" It is an excellent lesson in medieval history and Cainite history both, and makes for a stunning adventure. "
Title: Fountains of Bright Crimson by White Wolf
Format: Vampire, the Dark Ages Adventure Supplement
Reviewing Monkey: Genghis Kong
The Hype: A stand-alone adventure for a Vampire, the Dark Ages chronicle in which characters discover "one of the oldest and most terrifying secrets of Dark Medieval Jerusalem." For use with the Jerusalem by Night setting supplement or entirely on its own. Is it worth running for a night, or terribly forgettable? Well, Monkeys, we'll just see, won't we?
What This Monkey Thought...
Story and Drama: If I were to say that the story contained within Fountains of Bright Crimson was one of the best Dark Ages adventures I had ever heard of, I would be drastically understating my impression of the text. This adventure is phenomenally crafted, and there are places within where characters will likely be fearing for their immortal souls. Asked to Jerusalem in order to track down an order of infernalists, the characters are drawn into a web of intrigue when an insane but powerful Cainite crosses their path and sends them searching for clues that unlock a powerful and ancient secret; the resting place of the Malkavian Antediluvian himself. Characters are harried and hunted by Baali, Tremere, Assamites, and Nosferatu, and the truth they find may be more confusing than the mad ramblings that led them to it. Fountains of Bright Crimson is set in the accurately detailed city of Jerusalem during 1197, though events in the story are directly affected by the First Crusade's sacking of the Holy City in 1099, when the citizens were slaughtered wholesale until the streets overflowed with blood. It is an excellent lesson in medieval history and Cainite history both, and makes for a stunning adventure. 5 out of 5.

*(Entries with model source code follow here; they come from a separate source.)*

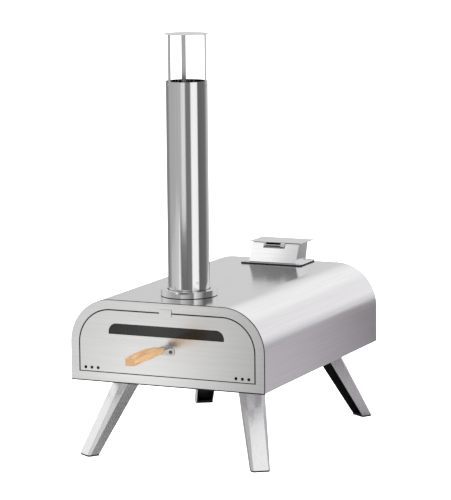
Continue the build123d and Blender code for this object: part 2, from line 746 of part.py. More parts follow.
def channel_block(wall):
    """A solid block with the channel's shape, from below the floor to above the leg."""
    low, high = -10, 170
    return loft([Pos(0, 0, z) * level_outline(z, wall) for z in (low, high)], ruled=True)


def leg_half(z):
    """Half the leg's width at a height."""
    return WEB_HALF + CORNER_FOOT + CORNER_GROWTH * z


def leg_channel():
    """The steel leg: the blank cut to its side view, with softened bends."""
    blank = channel_block(0)
    slope = Vector(-sin(radians(LEG_LEAN)), 0, cos(radians(LEG_LEAN)))
    bends = [edge for edge in blank.edges() if edge.length > 150 and edge.tangent_at(0.5).dot(slope) ** 2 > 0.97]
    blank = fillet(bends, LEG_BEND)
    side = extrude(Plane.XZ * side_outline(), amount=60, both=True)
    leg = (blank & side) - channel_block(SHEET)
    x, z = LEG_PIN
    return leg - rod((x, -40, z), (x, 40, z), LEG_PIN_RADIUS + PIN_PLAY)


def leg_foot():
    """The black plastic foot: a pad under the leg and a lining that runs up inside the channel."""
    wall = SHEET + 0.1
    side = extrude(Plane.XZ * side_outline(), amount=60, both=True)
    lining = (channel_block(wall) & side) - channel_block(wall + SHEET)
    lining &= block((-200, 50), (-60, 60), (0, LINING_TOP))
    back = -FOOT_HALF - FOOT_PAD * tan(radians(LEG_LEAN)) + 0.4
    sole = level_outline(FOOT_PAD, 0.4) & (Pos(back + 50, 0) * Rectangle(100, 100))
    pad = extrude(sole, amount=FOOT_PAD - 0.05)
    width = leg_half(0) - wall - 1
    floor = block((-FOOT_HALF, 2), (-width, width), (0, FOOT_PAD + 1.5))
    return lining + pad + floor


def bracket_holes():
    x = LEG_PIN[0]
    holes = [rod((x + step, 0, 148), (x + step, 0, 156), 2.2) for step in (-9, 9)]
    return holes[0] + holes[1]


def leg_bracket():
    """A clevis under the oven: a base plate and two ears for the leg's pin."""
    x, z = LEG_PIN
    bracket = block((x - 15, x + 14), (-EAR_HALF, EAR_HALF), (BOTTOM - BRACKET_SHEET, BOTTOM))
    outline = Pos(x, (z + BOTTOM) / 2) * Rectangle(2 * EAR_RADIUS, BOTTOM - z)
    outline += Pos(x, z) * Circle(EAR_RADIUS)
    for side in (-1, 1):
        ear = across(outline, EAR_HALF - BRACKET_SHEET, EAR_HALF)
        bracket += ear if side > 0 else mirror(ear, Plane.XZ)
    bracket -= rod((x, -EAR_HALF - 5, z), (x, EAR_HALF + 5, z), LEG_PIN_RADIUS + 0.02)
    return bracket - bracket_holes()


def leg_pin():
    x, z = LEG_PIN
    end = leg_half(z + 5) + SLIP
    pin = rod((x, -end, z), (x, end, z), LEG_PIN_RADIUS)
    for side in (-1, 1):
        head = rod((x, side * end, z), (x, side * (end + 1.5), z), 5)
        rim = head.edges().filter_by(GeomType.CIRCLE).sort_by(Axis.Y)[-1 if side > 0 else 0]
        pin += fillet(rim, 0.9)
    return pin


def bracket_screws():
    x = LEG_PIN[0]
    seat = BOTTOM - BRACKET_SHEET
    screws = []
    for place in leg_places():
        for step in (-9, 9):
            screws.append(place * screw((x + step, 0, seat), (0, 0, -1), 5, 3.6, 2))
    return group(screws)


os.makedirs("parts", exist_ok=True)

save("outer_shell", outer_shell())
save("front_frame", front_frame())
save("front_gasket", front_gasket())
save("rear_panel", rear_panel())
save("bottom_pan", bottom_pan())
save("inner_liner", inner_liner())
save("insulation_blanket", insulation_blanket())
save("chamber_floor", chamber_floor())
save("stone_rail_right", stone_rail(1))
save("stone_rail_left", stone_rail(-1))
save("pizza_stone", pizza_stone())
save("flame_baffle", flame_baffle())
save("burner_housing", burner_housing())
save("tray_box", tray_box())
save("fire_grate", fire_grate())
save("tray_face", tray_face())
save("tray_pull_bracket", tray_pull_bracket())
save("tray_pull", tray_pull())
save("tray_screws", tray_screws())
save("door_panel", door_panel())
save("door_liner", door_liner())
save("door_glass", door_glass())
save("glass_frame", glass_frame())
save("glass_frame_screws", glass_frame_screws())
save("door_handle_bracket", door_handle_bracket())
save("door_rivets", door_rivets())
save("door_grip", door_grip())
save("grip_screws", grip_screws())
save("chimney_collar", chimney_collar())
save("collar_gasket", collar_gasket())
save("flue_spigot", flue_spigot())
save("chimney_pipe", chimney_pipe())
save("pipe_screw", pipe_screw())
save("chimney_cap", chimney_cap())
for number, angle in enumerate(STRAP_ANGLES, 1):
    save(f"cap_strap_{number}", cap_strap(angle))
save("cap_rivets", cap_rivets())
save("hopper_gasket", hopper_gasket())
save("hopper_chute", hopper_chute())
save("hopper_hinge_pin", hopper_hinge_pin())
save("hopper_screws", hopper_screws())
save("hopper_lid", hopper_lid())
for name, place in zip(LEGS, leg_places()):
    save(f"leg_{name}", place * leg_channel())
    save(f"foot_{name}", place * leg_foot())
    save(f"leg_bracket_{name}", place * leg_bracket())
    save(f"leg_pin_{name}", place * leg_pin())
save("bracket_screws", bracket_screws())
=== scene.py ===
import json
import math

import bmesh
import bpy
from mathutils import Matrix, Vector


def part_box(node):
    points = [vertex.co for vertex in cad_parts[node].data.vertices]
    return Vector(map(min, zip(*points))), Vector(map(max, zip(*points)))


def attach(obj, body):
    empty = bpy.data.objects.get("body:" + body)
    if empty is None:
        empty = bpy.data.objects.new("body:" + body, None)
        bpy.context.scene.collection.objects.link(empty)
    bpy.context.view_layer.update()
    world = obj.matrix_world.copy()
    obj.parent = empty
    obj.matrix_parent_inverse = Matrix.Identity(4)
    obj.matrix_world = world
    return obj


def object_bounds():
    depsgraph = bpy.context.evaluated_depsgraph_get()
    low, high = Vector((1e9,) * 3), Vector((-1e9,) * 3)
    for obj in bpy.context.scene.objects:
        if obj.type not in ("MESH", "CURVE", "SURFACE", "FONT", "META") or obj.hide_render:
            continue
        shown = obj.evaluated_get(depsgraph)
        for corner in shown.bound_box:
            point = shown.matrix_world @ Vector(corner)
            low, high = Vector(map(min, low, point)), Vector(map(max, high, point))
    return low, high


# The camera: a long lens, a little above the oven and to its right
CAMERA_AT = Vector((2.0939, -4.6115, 1.1472))
CAMERA_PAN = 24.241
CAMERA_PITCH = 8.66
CAMERA_ROLL = -0.537
CAMERA_LENS = 190.37

# How far its view runs to the side for each metre that it runs back
SLANT = math.tan(math.radians(CAMERA_PAN))

# Steel patterns, as (repeats per metre across the brushing, along it), and the scratches' tilt
BRUSHING = (2600, 28)
BANDS = (260, 5)
SCRATCHES = (700, 9)
SCRATCH_TILT = (0.05, 0.04, 0.06)

# Wood patterns, as (repeats per metre across the grain, along it)
FIGURE = (90, 7)
RINGS = (210, 6)
PORES = (2200, 60)
STREAKS = (420, 14)

# The door's edge in the CAD model: how far its tab stands above it, and its shoulders' radius
TAB_RISE = 0.008
DOOR_SHOULDER = 0.065

# The door gap's black strip, painted shade that darkens the gap round the door: its section, as (away from
# the door's edge, behind the oven's face), and the part of its width that fits along the sill, where the
# gap is narrower
GAP_SHADE_LIP = (
    (-0.0003, -0.00005), (-0.0003, -0.0001), (0.0010, -0.00018), (0.0022, -0.0001), (0.0022, -0.00005),
)
GAP_SHADE_STEM = ((0.00185, -0.00005), (0.00185, 0.0080), (0.0001, 0.0080), (0.0001, -0.00005))
SILL_LIP = 0.7
SILL_STEM = 0.4

# The pipe seam's section, as (along the pipe's wall, out from it)
SEAM = (
    (-0.0045, -0.0002), (-0.0040, 0.0005), (-0.0012, 0.0009), (0.0030, 0.0009), (0.0038, 0.0005),
    (0.0042, -0.0002),
)
SEAM_END = 0.002
SEAM_ROWS = 40

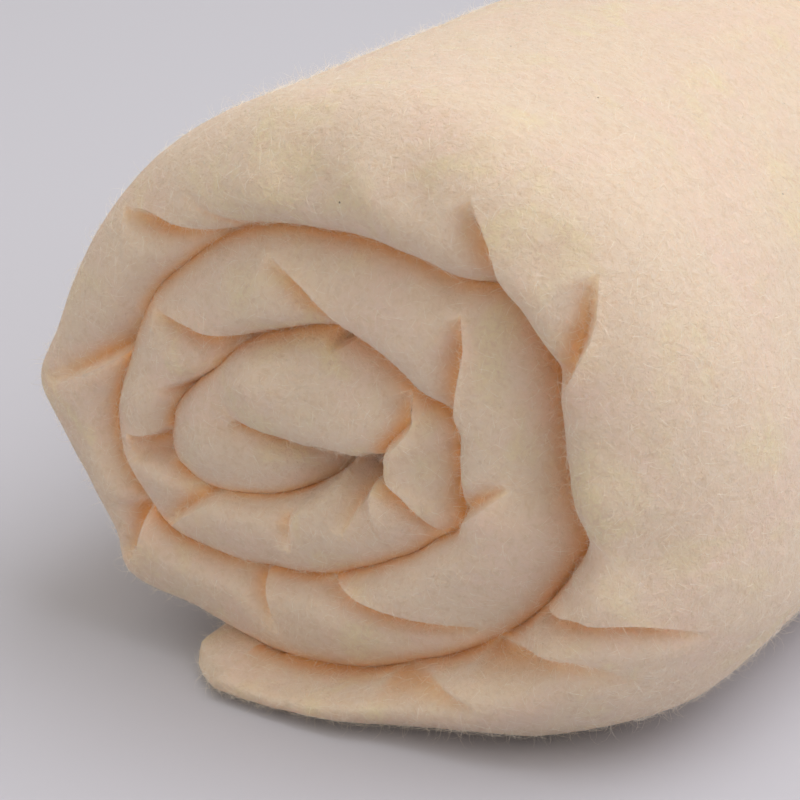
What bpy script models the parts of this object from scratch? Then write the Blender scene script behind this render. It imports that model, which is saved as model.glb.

Layout and Presentation: The adventure is a very simple read-through at 32 pages, with pleasant borders and a very linear set-up. It begins with an adventure overview and a quick history for the storyteller before leading into the five Acts of the game itself, where NPC stats are included as the characters make their appearance and notes are placed in easily memorable sections for quick reference. The artwork is standard Dark Ages fare from Vince Locke, who generally does good work but has a few images which are too grainy or choppy. Mitch Byrd throws in a few very good pieces (especially the back cover), and William O'Connor has painted a memorable and interesting front cover. The vines-of-ivy border of the Dark Ages series is used to good effect, being pleasant to look at and not taking up much space, and maps are provided so that locations can be laid out for the players. 4.5 out of 5.
Playability: I cannot think of any Dark Ages players who would not want to be a part of this adventure. The chance to learn one of the most ancient and esoteric secrets of Cainite history is nearly irresistible, especially when placed in such a fast-paced and intriguing series of events. Any Dark Ages storyteller can (and should!) place his characters in the proper situation to be drawn into the story of Fountains of Bright Crimson, and the potential for further adventures using NPCs and elements from the book are numerous. 5 out of 5.
Desired Content: One buys Fountains of Bright Crimson looking for a fun one-shot adventure to throw at his Dark Ages group, and finds himself hooked as if reading a novella, where one of the greatest mysteries of vampiric history is revealed in full. Fans of Vampire game lore will not be disappointed, nor will gamers looking for a great story hook into the medieval World of Darkness. 5 out of 5.
|Though not an integral part of a White Wolf collection by any means, Fountains of Bright Crimson is a fantastic one-shot adventure and a source of considerable information on the history of the World of Darkness (and the world, in general). There is something in it for every Vampire fan, and will not fail or disappoint on any front.|
The Good: Fantastic and intriguing story, accurate historical facts, and one of the biggest revelations in the history of the World of Darkness.
The Bad: At only 32 pages, you'll be crossing your fingers for a sequel that will likely never come.
The Overall Ugly: Better than you'd expect for a cheap stand-alone adventure.
What it's Worth: Market and then some.